Gave it a wee coat of AG SRP to seal it after I'd gave it a wipe with Megs APC. Pretty chuffed with the outcome, just got the tuther side to do now!!


----------



## vpricey (May 8, 2006)

*Part 2- the other side*

Well I spent ages on this side, so many bits, all fiddly and intricate, but I got them done. Not as well as i'd have liked but it'll do for now as I was getting annoyed with the rain and seagulls!!(long story tell you later!!lol.)

Anyway...long prosses had the front grills off, lights.... all in a mess but here we go.....

*Before...*  









*After...*























































cheers for looking!!

Paul.
Not too bad for about 4 hours work!!lol. Just got a wee bit on the hinge of the bonnet to do then it's done!!:thumb:


----------



## Terry12 (May 7, 2007)

Looking stunning there matey. Worth the time imo even though all my neighbours think i'm stupid for cleaning the outside of the car let alone under the bonnet.

You got any pics online of the full car? I love the E30 and that looks lovely with them wheels and colour:thumb:


----------



## xlfive (Feb 18, 2006)

Nice work there matey,i think if we go to all the trouble of keeping the outside clean the least we can do is do under the bonnet :thumb:


----------



## walkmad (Dec 19, 2006)

Look fantastic brings back memorys of my E30 I seem to remember shifting the wax oil took me a whole weekend!


----------



## vpricey (May 8, 2006)

Cheers for the comments guys!!



Terry12 said:


> You got any pics online of the full car?


Here you go mate:-




























:thumb: 

Cheers guys!!
Paul.


----------



## Fursecul (Sep 12, 2006)

Nice and clean


----------



## Brazo (Oct 27, 2005)

One nice motor!


----------



## Terry12 (May 7, 2007)

Stunning car there. Reminds me of my brothers old 318is E30. Lovely cars.


----------



## Naranto (Apr 5, 2007)

At the risk of sounding a bit of an idiot, has anyone tried paint brush cleaner for your engine bay? The blue stuff from Wickes or B&Q.

I used it on the engine bay of my SAAB 9000 and it worked a treat. It does not leave a film, unlike Gunk, and seems to remove even the thickest oily/waxy deposits. The cost comparison is also very good!

Stunning BMW by the way !


----------



## Terry12 (May 7, 2007)

Sounds good if it costs much less than Gunk. But won't it be harsher on the paint?


----------



## Naranto (Apr 5, 2007)

I have used paint brush cleaner (not the stripper!) a number of times withiout any effect on the paintwork. After all it is sold in plastic bottles.

Brush on well, agitiate if necessary. Leave for 15 minutes. Agitate again if necessary, wash off with HOT very soapy water.
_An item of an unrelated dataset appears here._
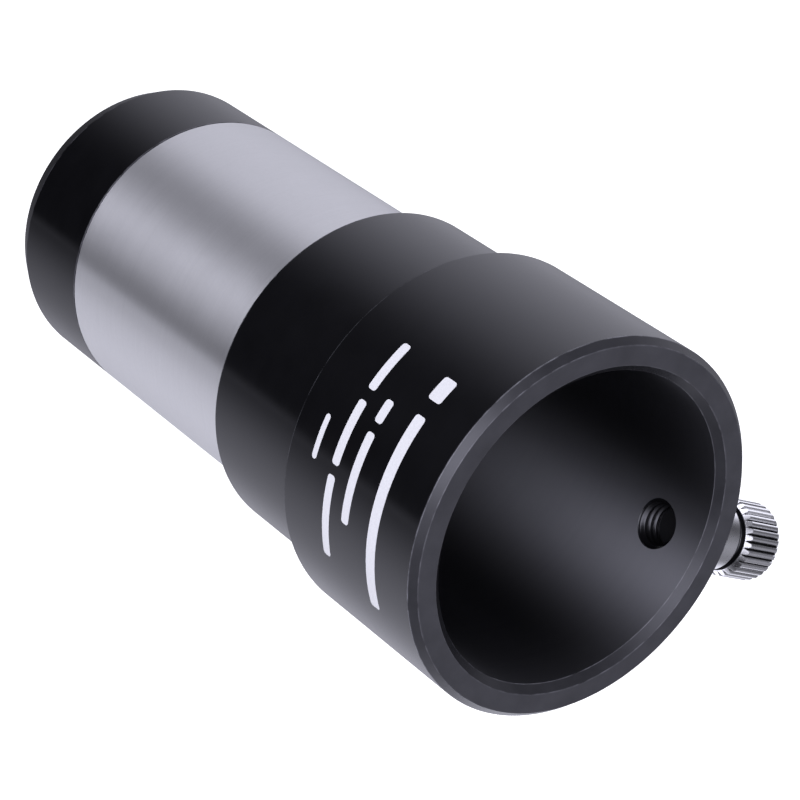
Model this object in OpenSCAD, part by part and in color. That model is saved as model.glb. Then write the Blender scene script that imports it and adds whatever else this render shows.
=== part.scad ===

Rinse carefully with clean hot water - result is a totally oil free surface.

Much much cheaper than Gunk or engine cleaner and to be honest it gives better results

HTH


----------



## Terry12 (May 7, 2007)

Naranto said:


> I have used paint brush cleaner (not the stripper!) a number of times withiout any effect on the paintwork. After all it is sold in plastic bottles.
> 
> Brush on well, agitiate if necessary. Leave for 15 minutes. Agitate again if necessary, wash off with HOT very soapy water. Rinse carefully with clean hot water - result is a totally oil free surface.
> 
> ...


I might give that a go on the lower half of the engine bay to test if it reacts first. Definitely much cheaper as Gunk is about £4 a tin isn't?


----------



## Naranto (Apr 5, 2007)

Yep, try it on a corner for peace of mind - you will be amazed by the results. just make sure you use hot soapy water otherwise it will leave streaks :thumb: 

If you are worried about it against Gunk.. doesn't Gunk come in metal cans


----------



## Terry12 (May 7, 2007)

Naranto said:


> Yep, try it on a corner for peace of mind - you will be amazed by the results. just make sure you use hot soapy water otherwise it will leave streaks :thumb:
> 
> If you are worried about it against Gunk.. doesn't Gunk come in metal cans


That's right metal spray cans usually. Not too sure if they do it as a non aerosol but I could be wrong.

I've gotta go B&Q for some bits to fix the garage door so i'll pick up some brush cleaner.


----------



## Naranto (Apr 5, 2007)

Before and after pics ?


----------



## Terry12 (May 7, 2007)

You want me to get before and after pics of my engine bay?
That goes without saying:thumb:


----------



## Dan the 480 Man (May 10, 2007)

Awsome looking BMW there, but very impressive cleaning too. Makes me realise i've a looooong way to go! Good work!


----------



## corksta (Mar 5, 2006)

Nice work mate and lovely looking motor.


----------



## vpricey (May 8, 2006)

Cheers guys!:thumb:


----------



## trionic (Oct 3, 2006)

I found rust lurking beneath the Waxoyl in my car's engine bay. One thing lead to another and now I have half the engine bay removed.


----------



## Naranto (Apr 5, 2007)

Remember, it's all in the detail 'Trionic' :wave:


----------



## trionic (Oct 3, 2006)

Busted! :lol: :wave:


----------



## rst1990 (Apr 29, 2007)

what have you done!!!!


----------



## trionic (Oct 3, 2006)

A bomb went off in the engine bay


----------



## Naranto (Apr 5, 2007)

Trinoic said


> A bomb went off in the engine bay


To be read in the Peter Sellers French Inspector stylie


----------



## daves2rs (May 7, 2007)

Nice vehicle there


----------



## dirk (Jun 2, 2007)

loooking very nice mate ,regards dirk


----------